Bleak outlook for global trade in 2025

A new report released by the United Nations Conference on Trade and Development (UNCTAD) reveals that geopolitical tensions and trade wars have caused global foreign direct investment (FDI) to decline for the second consecutive year in 2024. Meanwhile, the global trade landscape for 2025 is projected to be marked by even darker shades.

At the 24th China International Fair for Investment and Trade. (Image for illustration: XINHUA)
At the 24th China International Fair for Investment and Trade. (Image for illustration: XINHUA)

Geopolitical friction and trade disputes are taking an increasingly visible toll on global investment flows. Total global investment fell by 11% in 2024, dropping to 1.493 trillion USD, marking the second consecutive year of decline.

UNCTAD Secretary-General Rebeca Grynspan stated that funding for international projects, which are vital for infrastructure and development, has seen the sharpest drop, down by 26%. Cross-border mergers and acquisitions also remain below long-term averages. This trend reflects growing corporate preferences for domestic or allied-market investments, driven by heightened political risks, tighter FDI regulations, and global instability.

Amid the turbulence, the US attracted 279 billion USD in FDI in 2024, nearly a 20% increase year-on-year. The US remains the top global investment destination, with 2,460 new plants and 277 international projects funded—more than any other country.

By contrast, FDI into Europe fell by nearly 60%, landing at 220 billion USD. France saw its FDI inflows decrease by 20%, down to 34 billion USD.

In Asia, China attracted just 116 billion USD, down 29%, marking the second straight year of decline.

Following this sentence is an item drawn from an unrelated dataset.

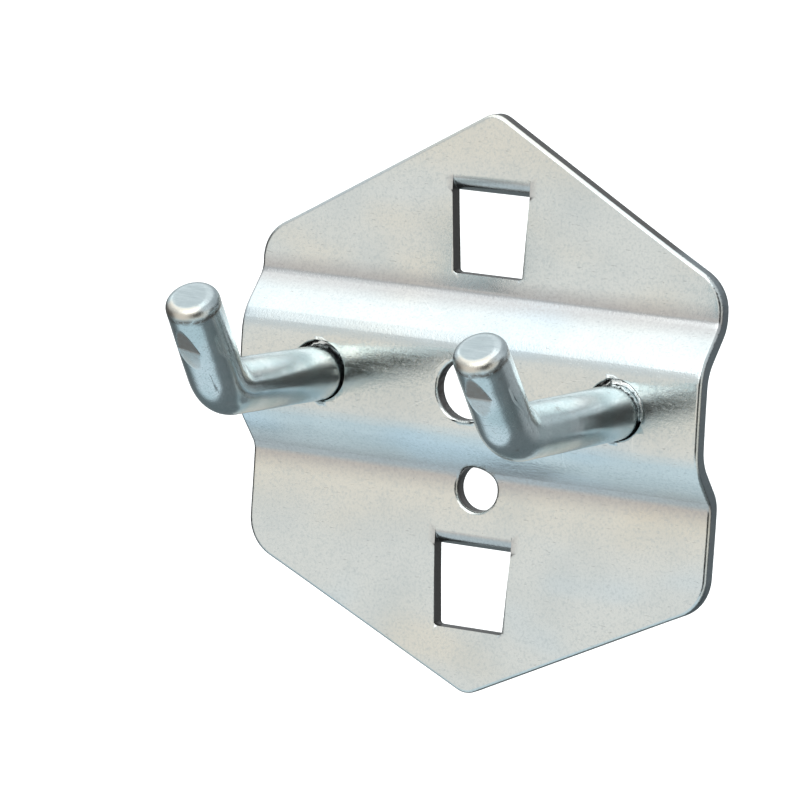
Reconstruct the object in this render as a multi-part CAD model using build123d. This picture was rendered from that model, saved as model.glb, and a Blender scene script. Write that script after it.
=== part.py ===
from build123d import *
import os
from math import atan2, cos, degrees, radians, sin, tan

# Double-prong tool hook for a square-hole perforated panel, in millimetres.
# X is to the right seen from the front, Z is up, and the prongs point to -Y.
# The plane y = 0 touches the panel. The origin is the seat of the upper tab:
# the middle of its underside, which rests on the lower edge of a panel hole.

# Panel that the hook hangs on
panel_pitch = 38.0
panel_gap = 2.4

# Stamped sheet and its outline
sheet = 1.6
plate_width = 55.0
top_point_height = 8.9
bottom_margin = 7.1
top_rise = 15.8
bottom_rise = 13.2
point_radius = 2.4
shoulder_radius = 4.6
die_roll = 0.45

# Band that is pressed forward across the middle
prong_depth = 20.4
band_height = 10.3
step_run = 4.5
step_depth = 3.6
crown_radius = 3.8
valley_radius = 1.9

# Windows and the tabs that are lanced out of them
window_height = 8.7
window_top_width = 9.2
window_bottom_width = 8.2
window_corner = 0.4
tab_bend_radius = 0.4
hook_bend_radius = 0.5
tongue_length = 8.0
lip_height = 5.0
tab_corner = 1.3

# Prongs, bent and welded in by hand, so the two differ a little
prong_edge = 9.7
prong_diameter = 5.9
prong_clearance = 0.3
prong_contact_gap = 0.05
prong_tail = 1.9
prong_reach = 26.4
left_tip_length = 12.7
right_tip_length = 12.0
tip_angle = 53.0
bend_radius = 4.8
left_toe_in = 1.5
right_toe_in = 2.6
left_lift = 1.8
right_lift = 0.0
tip_rounding = 1.1
tail_chamfer = 0.3

# Press mark across the outer side of each tip, measured from the elbow
mark_distance = 7.3
mark_turn = 17.0
mark_depth = 0.45
mark_upper_run = 3.1
mark_lower_run = 2.1

# Other holes
centre_hole_diameter = 6.5
screw_hole_diameter = 4.8
screw_hole_depth = 31.5

# Weld beads behind the band
weld_leg = 2.1
weld_height = 1.6
weld_sink = 0.3
flash_start = -15.0
flash_end = 105.0
flash_recess = 0.1

# Places that follow from the sizes above
bottom_point_depth = panel_pitch + window_height + bottom_margin
band_front = -(sheet + step_depth)
band_back = -step_depth
band_top = -prong_depth + band_height / 2
band_bottom = -prong_depth - band_height / 2
step_angle = degrees(atan2(step_depth, step_run))
back_shift = sheet * tan(radians(step_angle) / 2)
prong_spacing = plate_width - 2 * prong_edge
prong_radius = prong_diameter / 2
prong_hole_radius = prong_radius + prong_clearance
prong_axis_depth = prong_depth + prong_clearance - prong_contact_gap
tab_outer_radius = tab_bend_radius + sheet
hook_outer_radius = hook_bend_radius + sheet
window_taper = (window_top_width - window_bottom_width) / 2 / window_height


def window_half_width(height):
    """Half the window's width at a height above the tab's underside."""
    return window_top_width / 2 + window_taper * height


def sheet_blank():
    """Folded strip: the side profile of the sheet, as wide as the plate."""
    top = top_point_height + sheet
    bottom = -bottom_point_depth - sheet
    front = FilletPolyline(
        (-sheet, top),
        (-sheet, band_top + step_run),
        (band_front, band_top),
        (band_front, band_bottom),
        (-sheet, band_bottom - step_run),
        (-sheet, bottom),
        radius=[valley_radius, crown_radius + sheet, crown_radius + sheet, valley_radius],
    )
    back = FilletPolyline(
        (0, top),
        (0, band_top + step_run - back_shift),
        (band_back, band_top - back_shift),
        (band_back, band_bottom + back_shift),
        (0, band_bottom - step_run + back_shift),
        (0, bottom),
        radius=[valley_radius + sheet, crown_radius, crown_radius, valley_radius + sheet],
    )
    ends = [Line(front @ 0, back @ 0), Line(front @ 1, back @ 1)]
    profile = make_face(Curve() + [front, back] + ends)
    return extrude(Plane.YZ * profile, amount=plate_width, both=True)


def outline():
    """Long hexagon with small points above and below and rounder shoulders."""
    half = plate_width / 2
    points = [
        (0, top_point_height),
        (half, top_point_height - top_rise),
        (half, -bottom_point_depth + bottom_rise),
        (0, -bottom_point_depth),
        (-half, -bottom_point_depth + bottom_rise),
        (-half, top_point_height - top_rise),
    ]
    face = make_face(Polyline(*points, close=True))
    tips = [v for v in face.vertices() if abs(v.X) < sheet]
    face = fillet(tips, point_radius)
    shoulders = [v for v in face.vertices() if abs(v.X) > half - sheet]
    return fillet(shoulders, shoulder_radius)


def window_shape(seat):
    """Tapered window below the tab whose underside is at height seat."""
    low = window_half_width(-window_height)
    high = window_half_width(0)
    points = [
        (-high, seat),
        (high, seat),
        (low, seat - window_height),
        (-low, seat - window_height),
    ]
    face = make_face(Polyline(*points, close=True))
    corners = [v for v in face.vertices() if v.Y < seat - sheet]
    return fillet(corners, window_corner)


def fold_recess(seat):
    """Space in front of the bend of a tab, which the bend leaves open."""
    bend_start = (-sheet, seat + tab_outer_radius)
    bend_end = (tab_bend_radius, seat)
    corner = (-sheet, seat)
    bend = RadiusArc(bend_start, bend_end, -tab_outer_radius)
    side = make_face(Curve() + [bend, Line(bend_end, corner), Line(corner, bend_start)])
    return extrude(Plane.YZ * side, amount=window_half_width(0), both=True)


def through(shape):
    """Punch tool: a shape drawn on the front view, run right through the sheet."""
    return extrude(Plane.XZ * shape, amount=2 * (sheet + step_depth), both=True)


def round_punch(x, z, radius):
    """Round punch at a place of the front view."""
    return through(Pos(x, z) * Circle(radius))


def outer_front_edges(plate):
    """Edges between the front of the sheet and its cut wall."""
    walls = [f for f in plate.faces() if abs(f.normal_at(f.center()).Y) < 0.01]
    fronts = [f for f in plate.faces() if f.normal_at(f.center()).Y < -0.1]
    wall_edges = ShapeList([e for f in walls for e in f.edges()])
    return ShapeList([e for f in fronts for e in f.edges() if e in wall_edges])


def rounded_plate(plate):
    """The punch draws the front edge of the outline down into a soft roll."""
    return fillet(outer_front_edges(plate), die_roll)


def lower_tab():
    """Straight tongue, bent square out of the lower window's top edge."""
    seat = -panel_pitch
    bend_end = tab_bend_radius
    end = tongue_length
    root_z = seat + tab_outer_radius
    side = make_face(
        Curve()
        + [
            Line((-sheet, root_z), (0, root_z)),
            RadiusArc((-sheet, root_z), (bend_end, seat), -tab_outer_radius),
            RadiusArc((0, root_z), (bend_end, seat + sheet), -tab_bend_radius),
            Line((bend_end, seat), (end, seat)),
            Line((end, seat), (end, seat + sheet)),
            Line((end, seat + sheet), (bend_end, seat + sheet)),
        ]
    )
    tongue = extrude(Plane.YZ * side, amount=window_top_width, both=True)
    root = window_half_width(0)
    tip = root - window_taper * (tongue_length + tab_outer_radius)
    plan = make_face(Polyline((-root, -sheet), (root, -sheet), (tip, end), (-tip, end), close=True))
    corners = [v for v in plan.vertices() if v.Y > end - sheet]
    plan = fillet(corners, tab_corner)
    return tongue & extrude(Pos(0, 0, seat - sheet) * plan, amount=tab_outer_radius + 2 * sheet)


def upper_tab():
    """Hook: out of the upper window's top edge, back through the panel and up."""
    first_end = tab_bend_radius
    lip_front = panel_gap
    lip_back = panel_gap + sheet
    second_start = lip_front - hook_bend_radius
    side = make_face(
        Curve()
        + [
            Line((-sheet, tab_outer_radius), (0, tab_outer_radius)),
            RadiusArc((-sheet, tab_outer_radius), (first_end, 0), -tab_outer_radius),
            RadiusArc((0, tab_outer_radius), (first_end, sheet), -tab_bend_radius),
            Line((first_end, 0), (second_start, 0)),
            Line((first_end, sheet), (second_start, sheet)),
            RadiusArc((second_start, 0), (lip_back, hook_outer_radius), -hook_outer_radius),
            RadiusArc((second_start, sheet), (lip_front, hook_outer_radius), -hook_bend_radius),
            Line((lip_back, hook_outer_radius), (lip_back, lip_height)),
            Line((lip_front, hook_outer_radius), (lip_front, lip_height)),
            Line((lip_front, lip_height), (lip_back, lip_height)),
        ]
    )
    hook = extrude(Plane.YZ * side, amount=window_top_width, both=True)
    root = window_half_width(0)
    knee = root - window_taper * (lip_back + tab_outer_radius)
    tip = knee - window_taper * (lip_height - hook_outer_radius)
    plan = make_face(
        Polyline((-root, -sheet), (root, -sheet), (knee, lip_back), (-knee, lip_back), close=True)
    )
    front = make_face(
        Polyline(
            (-root, -sheet),
            (root, -sheet),
            (root, sheet),
            (knee, hook_outer_radius),
            (tip, lip_height),
            (-tip, lip_height),
            (-knee, hook_outer_radius),
            (-root, sheet),
            close=True,
        )
    )
    corners = [v for v in front.vertices() if v.Y > lip_height - sheet]
    front = fillet(corners, tab_corner)
    return hook & extrude(Pos(0, 0, -sheet) * plan, amount=lip_height + 2 * sheet) & through(front)


def back_plate():
    """One stamped sheet: outline, pressed band, holes, windows and both tabs."""
    plate = sheet_blank() & through(outline())
    plate = rounded_plate(plate)
    half_spacing = prong_spacing / 2
    for x in (-half_spacing, half_spacing):
        plate -= round_punch(x, -prong_depth, prong_hole_radius)
    plate -= round_punch(0, -prong_depth, centre_hole_diameter / 2)
    plate -= round_punch(0, -screw_hole_depth, screw_hole_diameter / 2)
    plate += upper_tab() + lower_tab()
    for seat in (0, -panel_pitch):
        plate -= extrude(Plane.XZ * window_shape(seat), amount=2 * sheet, both=True)
        plate -= fold_recess(seat)
    return plate


def press_mark(elbow, direction, outward):
    """V-shaped wedge that the bending tool prints across the tip."""
    centre = elbow + direction * mark_distance + outward * prong_radius
    bottom = centre - outward * mark_depth
    above = centre + direction * mark_upper_run
    below = centre - direction * mark_lower_run
    corners = [bottom, above + (above - bottom), below + (below - bottom)]
    facet = make_face(Polyline(*corners, close=True))
    wedge = extrude(facet, amount=prong_diameter, dir=(1, 0, 0), both=True)
    return wedge.rotate(Axis(elbow, direction), mark_turn)


def prong(side, tip_length, toe_in, lift):
    """Round bar: straight out of the plate, then turned up to hold the tool."""
    tail = Vector(0, band_back + prong_tail, 0)
    elbow = Vector(0, -prong_reach, 0)
    direction = Vector(0, -cos(radians(tip_angle)), sin(radians(tip_angle)))
    outward = Vector(0, -sin(radians(tip_angle)), -cos(radians(tip_angle)))
    end = elbow + direction * tip_length
    path = FilletPolyline(tail, elbow, end, radius=bend_radius)
    bar = sweep(Plane(tail, z_dir=(0, -1, 0)) * Circle(prong_radius), path=path)
    tip_rim = bar.edges().filter_by(GeomType.CIRCLE).sort_by_distance(end)[0]
    bar = fillet(tip_rim, tip_rounding)
    tail_rim = bar.edges().filter_by(GeomType.CIRCLE).sort_by_distance(tail)[0]
    bar = chamfer(tail_rim, tail_chamfer)
    bar -= press_mark(elbow, direction, outward)
    band_middle = (band_front + band_back) / 2
    root = Pos(side * prong_spacing / 2, band_middle, -prong_axis_depth)
    return root * Rot(-lift, 0, side * -toe_in) * Pos(0, -band_middle, 0) * bar


def weld_ring(side):
    """Ring of weld metal round the bar, on the back of the pressed band."""
    outer = prong_radius + weld_leg
    inner = prong_radius - weld_sink
    points = [(0, -weld_sink), (outer, -weld_sink), (outer, 0), (inner, weld_height), (0, weld_height)]
    profile = make_face(Polyline(*points, close=True))
    ring = revolve(Plane.XY * profile, Axis.Y)
    return Pos(side * prong_spacing / 2, band_back, -prong_axis_depth) * ring


def weld_flash(side):
    """Weld metal that has run forward through the gap above the bar."""
    reach = prong_hole_radius + weld_sink
    start = PolarLine((0, 0), reach, flash_start) @ 1
    end = PolarLine((0, 0), reach, flash_end) @ 1
    sector = make_face(
        Curve()
        + [
            Line((0, 0), start),
            CenterArc((0, 0), reach, flash_start, flash_end - flash_start),
            Line(end, (0, 0)),
        ]
    )
    place = Pos(side * prong_spacing / 2, -prong_depth)
    fill = extrude(Plane.XZ * (place * sector), amount=sheet - flash_recess)
    return Pos(0, band_back, 0) * fill


def write(name, shape):
    """One file for each piece."""
    shape.label = name
    export_step(shape, "parts/" + name + ".step")


os.makedirs("parts", exist_ok=True)

plate = back_plate()
left_bar = prong(-1, left_tip_length, left_toe_in, left_lift)
right_bar = prong(1, right_tip_length, right_toe_in, right_lift)

write("back_plate", plate)
write("prong_left", left_bar)
write("prong_right", right_bar)
write("weld_left", weld_ring(-1) - left_bar - plate)
write("weld_right", weld_ring(1) + weld_flash(1) - right_bar - plate)
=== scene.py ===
import math

import bmesh
import bpy
from mathutils import Matrix, Vector, noise


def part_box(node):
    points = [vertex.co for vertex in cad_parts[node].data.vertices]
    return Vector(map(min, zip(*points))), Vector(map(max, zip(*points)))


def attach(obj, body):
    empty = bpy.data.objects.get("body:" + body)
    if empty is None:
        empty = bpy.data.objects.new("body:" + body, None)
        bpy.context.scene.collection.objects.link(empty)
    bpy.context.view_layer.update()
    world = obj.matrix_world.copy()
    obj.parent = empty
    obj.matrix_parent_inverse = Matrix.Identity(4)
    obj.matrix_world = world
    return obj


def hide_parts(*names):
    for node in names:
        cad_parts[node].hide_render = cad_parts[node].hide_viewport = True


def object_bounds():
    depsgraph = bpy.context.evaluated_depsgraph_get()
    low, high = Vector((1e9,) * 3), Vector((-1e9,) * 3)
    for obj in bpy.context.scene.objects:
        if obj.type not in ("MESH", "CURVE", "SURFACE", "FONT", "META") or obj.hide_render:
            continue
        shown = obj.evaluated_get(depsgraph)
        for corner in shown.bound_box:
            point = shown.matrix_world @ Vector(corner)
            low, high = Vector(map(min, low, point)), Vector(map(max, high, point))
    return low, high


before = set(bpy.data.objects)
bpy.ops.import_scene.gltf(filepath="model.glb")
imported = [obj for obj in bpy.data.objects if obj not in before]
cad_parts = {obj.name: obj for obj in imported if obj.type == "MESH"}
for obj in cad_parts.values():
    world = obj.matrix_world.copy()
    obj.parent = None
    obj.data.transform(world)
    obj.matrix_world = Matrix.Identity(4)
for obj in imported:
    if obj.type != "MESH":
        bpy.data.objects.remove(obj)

bl_info = {
    "name": "Panel Tool Hook",
    "version": (1, 0, 0),
    "blender": (4, 5, 0),
    "location": "View3D > Sidebar > Tool Hook",
    "description": "Dresses a zinc-plated double-prong tool hook for a perforated panel",
    "category": "Add Mesh",
}

MM = 0.001
CAD_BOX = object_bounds()
MERGE_DISTANCE = 0.001 * MM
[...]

Meanwhile, the ASEAN region saw a 10% increase in FDI, reaching a new record of 225 billion USD.

By sector, the digital economy is taking the lead, growing at 10–12% annually—far outpacing global GDP growth—and playing an increasingly significant role in global value chains. Over 500 billion USD has been invested in digital manufacturing units in developing countries over the past five years, though this capital remains concentrated in a small number of nations.

The US has been the largest financier of new digital economy projects in developing countries, accounting for 36% of total investment from 2020 to 2024. UNCTAD predicts a negative outlook for international investment in 2025 due to escalating trade tensions. Data from the first quarter indicates that transaction volumes and FDI project announcements are at historic lows.

According to Grynspan, there is a particularly troubling trend: investments that genuinely impact employment and infrastructure are on the decline. Although FDI flows into developing countries remain generally stable, global investment is falling short of supporting sustainable development. Much of the capital is not being directed toward job-creating sectors such as infrastructure, energy, and technology.

UNCTAD warns that although total FDI into developing countries remained steady at 867 billion USD, these nations face mounting pressure: financing for international projects has dropped by nearly one-third, and the number of newly announced projects has declined by almost one-fifth.

UN Secretary-General António Guterres emphasised that prevention is the most effective strategy against instability—and that no preventive measure is more powerful than investment in development.

He pointed out that, a decade after the adoption of the Sustainable Development Goals (SDGs), two-thirds of the targets are falling behind. Developing countries are being devastated by limited fiscal space, mounting debt burdens, and surging prices. This reality demands that both national governments and the international community renew their commitments—at home and globally—to mobilise both public and private finance for the areas most in need.

Furthermore, Guterres stressed that an immediate priority is to provide urgent debt relief to countries drowning in financial obligations. Simultaneously, there must be a cooperative effort to reform the global financial architecture to better reflect current realities and the pressing needs of developing nations.